Thanks for your help. I think the problem may be that there's no plug coming out of the Alt.
he "F" of the R & F on the alt plug is for FIELD, & without that input current to alt field, you get no output at BATT terminal. F is fed from the regulator. Need all 4 VR wires if VR is SS, but can function with 3 if older elector-meahanical type. This shows connections schematically AND pictorially.


 
Alrighty then JMOR. Guess I got some research to do and some wiring to correct. Right now I'm looking at 10" of snow on my deck. Moisture is nice in any form...right? I'll keep this post going on my repair.
Thanks again
 
JMOR, thanks for your help with wiring diagrams. After taking the alt in for testing it turns out to be regulated. As I followed the wiring around I found that the external regulator wasn't actually being used but the post's were being used to tie some wiring together. The tester guy said that my tractor (300) needed to rev up for the alt. to excite. So now, I rev the motor, flip the toggle and...bam...alternator sends charge to batt. I need to leave the toggle on while operation and then shut it off just when done to not have a discharge.
I should be good for now
Thanks again.
 
Turns out that the vol reg was from the old 6V sys. The owner didn't take it off after installing the new reg. He was using it to sort of connect wiring going to the starter and dash. The 300 dowsn't give off enough rpm's for this particular alternator so the toggle switch is used to excite it when I get the rpms up 3/4 throttle. Once it excites it keeps charging at any rpm.

I was able to clean up a lot of wiring after figuring this all out.
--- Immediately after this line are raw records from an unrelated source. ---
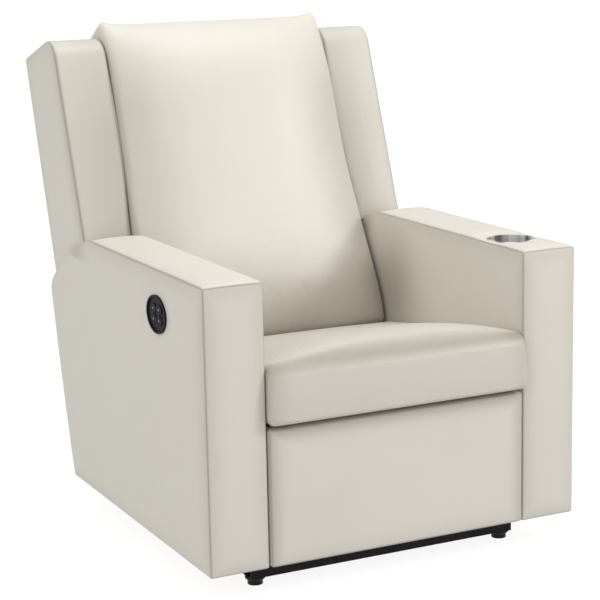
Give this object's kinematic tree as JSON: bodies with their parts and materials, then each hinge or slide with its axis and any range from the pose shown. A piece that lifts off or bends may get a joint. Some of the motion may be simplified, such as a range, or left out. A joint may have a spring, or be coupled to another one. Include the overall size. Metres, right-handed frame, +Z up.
{
  "type": "cinema recliner seat",
  "caption": "Power cinema recliner with padded shell arms, winged reclining back, folding footrest, cup holder and switch.",
  "frame": {"origin": "on the floor, at the middle of the seat's width and of its depth", "axes": "+Z up, front faces -Y, +X to the right as seen from the front"},
  "size_m": [0.807, 1.0344, 1.0289],
  "materials": {
    "upholstery": "satin, very fine grain, bone white leatherette",
    "black_steel": "black powder coat",
    "zinc_steel": "zinc plated",
    "spring_steel": "oiled spring wire",
    "polished_steel": "polished stainless steel",
    "black_plastic": "fine texture",
    "button_plastic": "semi gloss",
    "black_rubber": "matt",
    "plywood": "raw plywood"
  },
  "bodies": {
    "base": {"base_front_bar": "black_steel", "base_rear_bar": "black_steel", "base_side_rails": "black_steel", "glide_feet": "black_plastic", "side_plates": "black_steel", "hinge_bearings": "zinc_steel", "motor_crossbar": "black_steel", "frame_bolts": "zinc_steel", "seat_front_strap": "black_steel", "seat_rear_rail": "black_steel", "seat_springs": "spring_steel", "seat_cushion": "upholstery", "rear_skirt": "upholstery", "arm_frames": "plywood", "arm_inner_panel_left": "upholstery", "arm_outer_panel_left": "upholstery", "arm_top_pad_left": "upholstery", "arm_front_pad_left": "upholstery", "arm_rear_covers": "upholstery", "arm_inner_panel_right": "upholstery", "arm_outer_panel_right": "upholstery", "arm_top_pad_right": "upholstery", "arm_front_pad_right": "upholstery", "cup_liner": "polished_steel", "cup_mat": "black_rubber", "switch_bezel": "black_plastic", "switch_body": "black_plastic", "power_supply": "black_plastic", "legrest_motor": "black_plastic", "legrest_rail": "black_steel", "recline_motor": "black_plastic", "recline_rail": "black_steel"},
    "legrest_drive": {"torque_tube": "zinc_steel", "drive_links": "zinc_steel", "drive_link_pins": "zinc_steel", "legrest_crank": "zinc_steel"},
    "carry_links": {"carry_links": "zinc_steel"},
    "tilt_links": {"tilt_links": "zinc_steel"},
    "footrest": {"bracket_pins": "zinc_steel", "footrest_brackets": "zinc_steel", "footrest_board": "plywood", "footrest_pad": "upholstery"},
    "legrest_slider": {"legrest_slider": "black_plastic"},
    "recline_slider": {"recline_slider": "black_plastic"},
    "back": {"recline_crank": "zinc_steel", "back_uprights": "black_steel", "back_cross_rails": "black_steel", "wing_rails": "plywood", "back_springs": "spring_steel", "recline_arms": "black_steel", "recline_pins": "zinc_steel", "back_cushion": "upholstery", "back_rear_cover": "upholstery", "wing_left": "upholstery", "wing_right": "upholstery", "wing_boards": "plywood"},
    "button_recline_back": {"button_recline_back": "button_plastic"},
    "button_recline_up": {"button_recline_up": "button_plastic"},
    "button_legs_out": {"button_legs_out": "button_plastic"},
    "button_legs_in": {"button_legs_in": "button_plastic"}
  },
  "joints": [
    {"name": "legrest_swing", "type": "hinge", "parent": "base", "child": "legrest_drive", "pos_m": [0, -0.39718, 0.316], "axis": [-1, 0, 0], "range_deg": [0, 88]},
    {"name": "carry_fold", "type": "hinge", "parent": "legrest_drive", "child": "carry_links", "pos_m": [0, -0.40218, 0.144], "axis": [-1, 0, 0], "range_deg": [-176.1, 0.1]},
    {"name": "tilt_fold", "type": "hinge", "parent": "legrest_drive", "child": "tilt_links", "pos_m": [0, -0.39018, 0.171], "axis": [-1, 0, 0], "range_deg": [-177, 0.1]},
    {"name": "footrest_turn", "type": "hinge", "parent": "carry_links", "child": "footrest", "pos_m": [0, -0.42418, 0.266], "axis": [-1, 0, 0], "range_deg": [-0.1, 170]},
    {"name": "legrest_slide", "type": "slide", "parent": "base", "child": "legrest_slider", "axis": [0, -1, 0], "range_m": [0, 0.0713]},
    {"name": "back_recline", "type": "hinge", "parent": "base", "child": "back", "pos_m": [0, 0.14782, 0.395], "axis": [-1, 0, 0], "range_deg": [0, 38]},
    {"name": "recline_slide", "type": "slide", "parent": "base", "child": "recline_slider", "axis": [0, -1, 0], "range_m": [0, 0.07191]},
    {"name": "recline_back_press", "type": "slide", "parent": "base", "child": "button_recline_back", "axis": [1, 0, 0], "range_m": [0, 0.0025], "stiffness_N_per_m": 400},
    {"name": "recline_up_press", "type": "slide", "parent": "base", "child": "button_recline_up", "axis": [1, 0, 0], "range_m": [0, 0.0025], "stiffness_N_per_m": 400},
    {"name": "legs_out_press", "type": "slide", "parent": "base", "child": "button_legs_out", "axis": [1, 0, 0], "range_m": [0, 0.0025], "stiffness_N_per_m": 400},
    {"name": "legs_in_press", "type": "slide", "parent": "base", "child": "button_legs_in", "axis": [1, 0, 0], "range_m": [0, 0.0025], "stiffness_N_per_m": 400}
  ],
  "couplings": [
    {"joint": "carry_fold", "follows": "legrest_swing", "ratio": -2},
    {"joint": "tilt_fold", "follows": "legrest_swing", "ratio": -2.01},
    {"joint": "footrest_turn", "follows": "legrest_swing", "ratio": 1.93},
    {"joint": "legrest_slide", "follows": "legrest_swing", "m_per_rad": 0.046357},
    {"joint": "recline_slide", "follows": "back_recline", "m_per_rad": 0.10827}
  ]
}
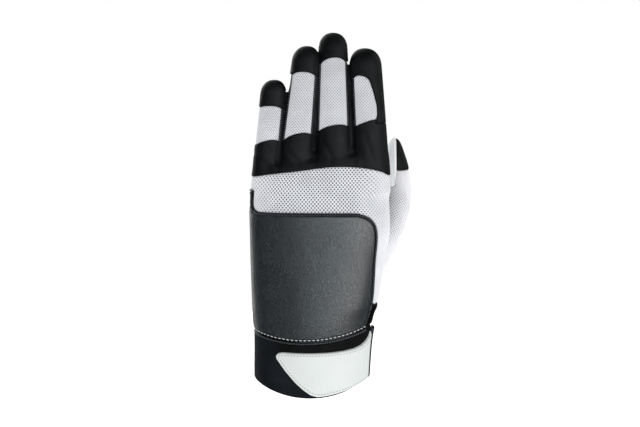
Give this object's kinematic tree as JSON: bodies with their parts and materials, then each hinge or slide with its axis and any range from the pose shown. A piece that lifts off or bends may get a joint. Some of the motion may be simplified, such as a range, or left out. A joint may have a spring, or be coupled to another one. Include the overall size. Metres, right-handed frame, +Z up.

Now, yesterday, before cutting 4 acres of hay, I noticed gas in the oil. It seems like a lot of gas as it ran pretty steady out of the oil level check. I also noticed a class 3 oil leak from somewhere near the governor onto the rail frame on the left side of the tractor. This should be interesting. I imagine it has something to do with rings and pistons. Maybe somehow it's getting too much gas through the carb and its sucking in the block. It may be time to start searching for a 400 class 'cause this 300 seems to be a bit underpowered for what I like to do.